Have I mentioned that I love Chekhov? Yes, I have--here, for instance. In the last couple of weeks I've read Three Sisters, Cherry Orchard, and most of the stories collected in The Essential Tales of Chekhov, which is edited by Richard Ford, meaning that he decided which ones are "essential." The choices are half-eccentric: Ford includes several stories that are familiar to anyone with any interest in Chekhov, or even just the short story ("The Kiss," "Gooseberries," "About Love," "The Darling," "On Official Duty," and, of course, "The Lady with the Dog"), a couple of others that are great but less known on account of being too long for inclusion in anthologies and such collections as The Portable Chekhov ("Ward No. 6" and "An Anonymous Story"), and others still that are not very well known at all--these are mostly by the younger, less grave Chekhov, about whom Ford thinks the world is under-informed.
Personally, I think the wide world is under-informed, in a general sort of way, about Chekhov, who, besides being a major figure in world literature, was an exemplary human being. Now that I've said that, some Ph.D. candidate will probably reveal that he (Chekhov) pursued a sexual interest in marsupials--in which case I think I shall take a second look at the kangaroo.
So you see that Chekhov strikes a chord in me. I think it is largely the thoroughgoing rejection of the heroic mode. In the post linked to above, I noted how the story "Anna on the Neck" invites comparison with another Russian Anna who steps out on her husband. The biblical epigraphs are missing in Chekhov, and tragic consequences fail to develop. It sometimes seems to me that Chekhov had read all of Tolstoy and made notes on every false enthusiasm. You know how Tolstoy sometimes idealizes the Russian peasants, whose simple purity is a rebuke to the dissipated aristocrats? The Chekhov story "Peasants," which I read a few days ago in Ford's collection, will have none of that sentimental nonsense. From the opening:
In his memories of childhood he had pictured his home as bright, snug, comfortable. Now, going into the hut, he was positively frightened; it was so dark, so crowded, so unclean.
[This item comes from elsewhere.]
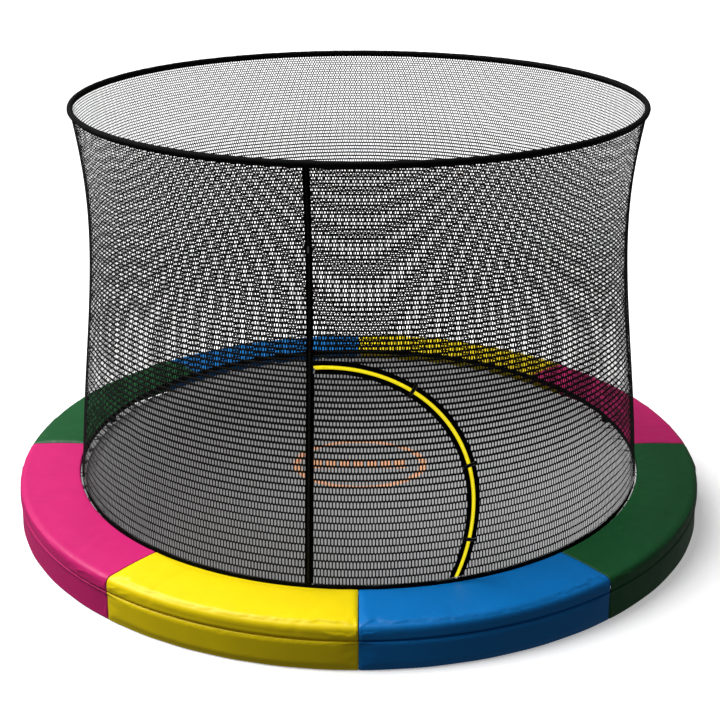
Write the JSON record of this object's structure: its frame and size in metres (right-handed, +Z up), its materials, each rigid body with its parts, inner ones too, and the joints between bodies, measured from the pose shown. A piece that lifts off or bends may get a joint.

His wife Olga and his daughter Sasha, who had come with him, kept looking in bewilderment at the big untidy stove, which filled up almost half the hut and was black with soot and flies. What lots of flies! The stove was on one side, the beams lay slanting on the walls, and it looked as though the hut were just going to fall to pieces. In the corner, facing the door, under the holy images, bottle labels and newspaper cuttings were stuck on the walls instead of pictures. The poverty, the poverty! Of the grown-up people there were none at home; all were at work at the harvest. On the stove was sitting a white-haired girl of eight, unwashed and apathetic; she did not even glance at them as they came in. On the floor a white cat was rubbing itself against the oven fork.
"Puss, puss!" Sasha called to her. "Puss!"
"She can't hear," said the little girl; "she has gone deaf."
"How is that?"
"Oh, she was beaten."
By the way, Ford includes "Kashtanka," told from the perspective of a lost dog who is taken in, then trained, by a circus clown whose act includes performing animals. Chekhov was plainly fond of animals. Showing someone mistreating a dog or a horse is in his fiction a kind of shorthand for "a-hole."